>> Start DATA RECORDS

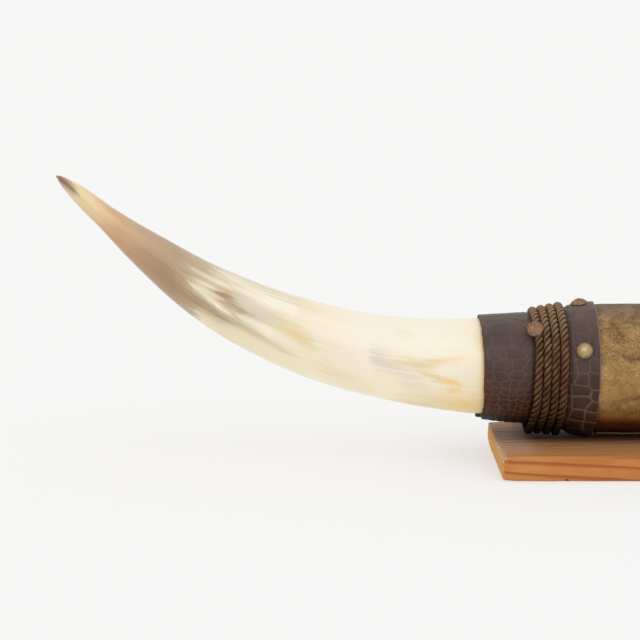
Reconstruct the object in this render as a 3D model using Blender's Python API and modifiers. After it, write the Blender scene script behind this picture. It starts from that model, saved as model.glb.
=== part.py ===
# Pair of steer horns on a board: two polished horns plugged onto a hide-covered wooden core.
# Each joint is wrapped in an embossed leather cuff, which is bound with rope and studded.
# Metres, +Z up. The origin is the middle of the board's underside, +X runs to the right horn's tip.

import math

import bmesh
import bpy
from mathutils import Matrix, Vector

MM = 0.001
GAP = 0.3 * MM  # air left between pieces that touch

# Board, a length of nominal 1x6 softwood
BOARD_LENGTH = 310 * MM
BOARD_WIDTH = 140 * MM
BOARD_THICKNESS = 19 * MM
BOARD_EDGE = 3 * MM

# Heights and places along X, as distances from the middle
CUFF_INNER_END = 77 * MM
CUFF_RADIUS = 52.5 * MM  # the cuffs' inner ends are what stands on the board
AXIS_HEIGHT = BOARD_THICKNESS + GAP + CUFF_RADIUS
AXIS_BACK = 16 * MM  # the wrapped middle stands nearer the board's back edge
CUFF_TILT = math.radians(1.2)  # each cuff rises a little towards its horn

# Leather
CUFF_THICKNESS = 1.7 * MM
HIDE_THICKNESS = 1.3 * MM
HIDE_RADIUS = 51.0 * MM

# Distance out along the cuff, radius of its outside: a flare, the bed of the rope, a loose belly, the rim
CUFF_PROFILE = [
    (0 * MM, CUFF_RADIUS),
    (12 * MM, 50.9 * MM),
    (22.6 * MM, 48.9 * MM),
    (25.9 * MM, 45.6 * MM),
    (49.8 * MM, 40.6 * MM),
    (52.6 * MM, 42.6 * MM),
    (66 * MM, 42.3 * MM),
    (78 * MM, 41.4 * MM),
    (89 * MM, 40.3 * MM),
]
CUFF_START = math.radians(-34)  # wound down the front and round the back
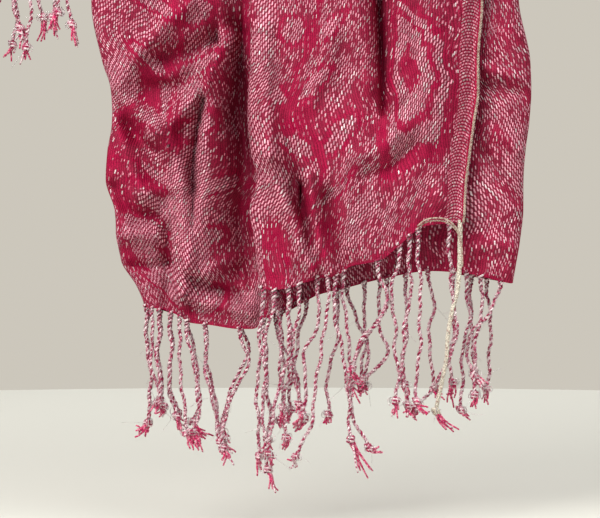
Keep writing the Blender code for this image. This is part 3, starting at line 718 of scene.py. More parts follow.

>> End DATA RECORDS

#### [YOUR OBJECTIVE]
Please reproduce each record precisely as written.

#### [SOLUTION TO THE PROBLEM]
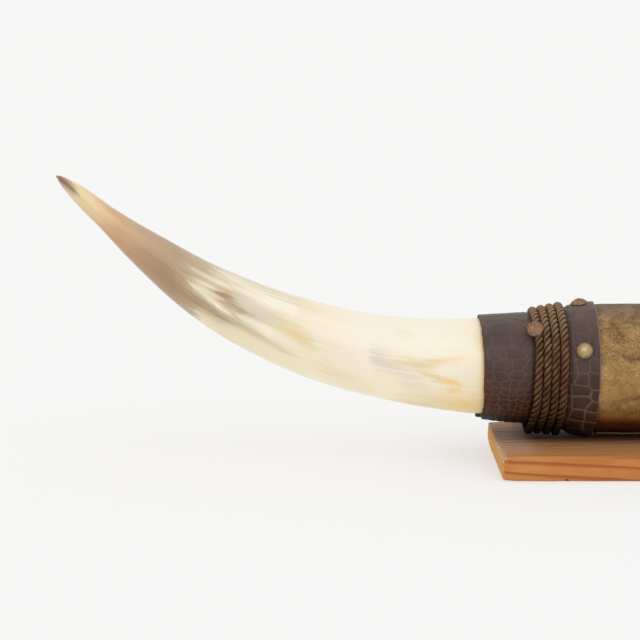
Reconstruct the object in this render as a 3D model using Blender's Python API and modifiers. After it, write the Blender scene script behind this picture. It starts from that model, saved as model.glb.
=== part.py ===
# Pair of steer horns on a board: two polished horns plugged onto a hide-covered wooden core.
# Each joint is wrapped in an embossed leather cuff, which is bound with rope and studded.
# Metres, +Z up. The origin is the middle of the board's underside, +X runs to the right horn's tip.

import math

import bmesh
import bpy
from mathutils import Matrix, Vector

MM = 0.001
GAP = 0.3 * MM  # air left between pieces that touch

# Board, a length of nominal 1x6 softwood
BOARD_LENGTH = 310 * MM
BOARD_WIDTH = 140 * MM
BOARD_THICKNESS = 19 * MM
BOARD_EDGE = 3 * MM

# Heights and places along X, as distances from the middle
CUFF_INNER_END = 77 * MM
CUFF_RADIUS = 52.5 * MM  # the cuffs' inner ends are what stands on the board
AXIS_HEIGHT = BOARD_THICKNESS + GAP + CUFF_RADIUS
AXIS_BACK = 16 * MM  # the wrapped middle stands nearer the board's back edge
CUFF_TILT = math.radians(1.2)  # each cuff rises a little towards its horn

# Leather
CUFF_THICKNESS = 1.7 * MM
HIDE_THICKNESS = 1.3 * MM
HIDE_RADIUS = 51.0 * MM

# Distance out along the cuff, radius of its outside: a flare, the bed of the rope, a loose belly, the rim
CUFF_PROFILE = [
    (0 * MM, CUFF_RADIUS),
    (12 * MM, 50.9 * MM),
    (22.6 * MM, 48.9 * MM),
    (25.9 * MM, 45.6 * MM),
    (49.8 * MM, 40.6 * MM),
    (52.6 * MM, 42.6 * MM),
    (66 * MM, 42.3 * MM),
    (78 * MM, 41.4 * MM),
    (89 * MM, 40.3 * MM),
]
CUFF_START = math.radians(-34)  # wound down the front and round the back
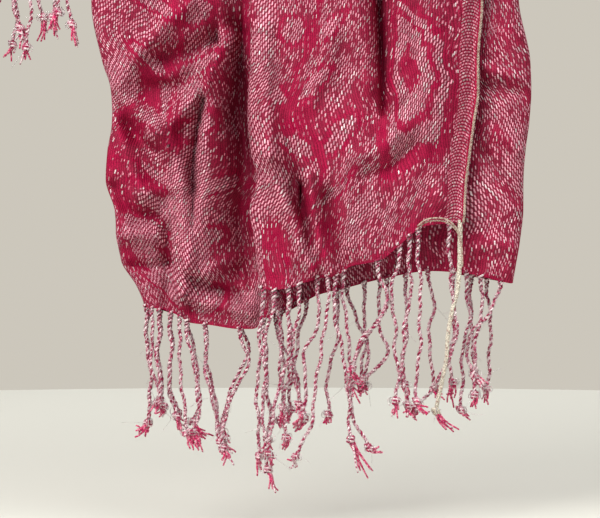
Keep writing the Blender code for this image. This is part 3, starting at line 718 of scene.py. More parts follow.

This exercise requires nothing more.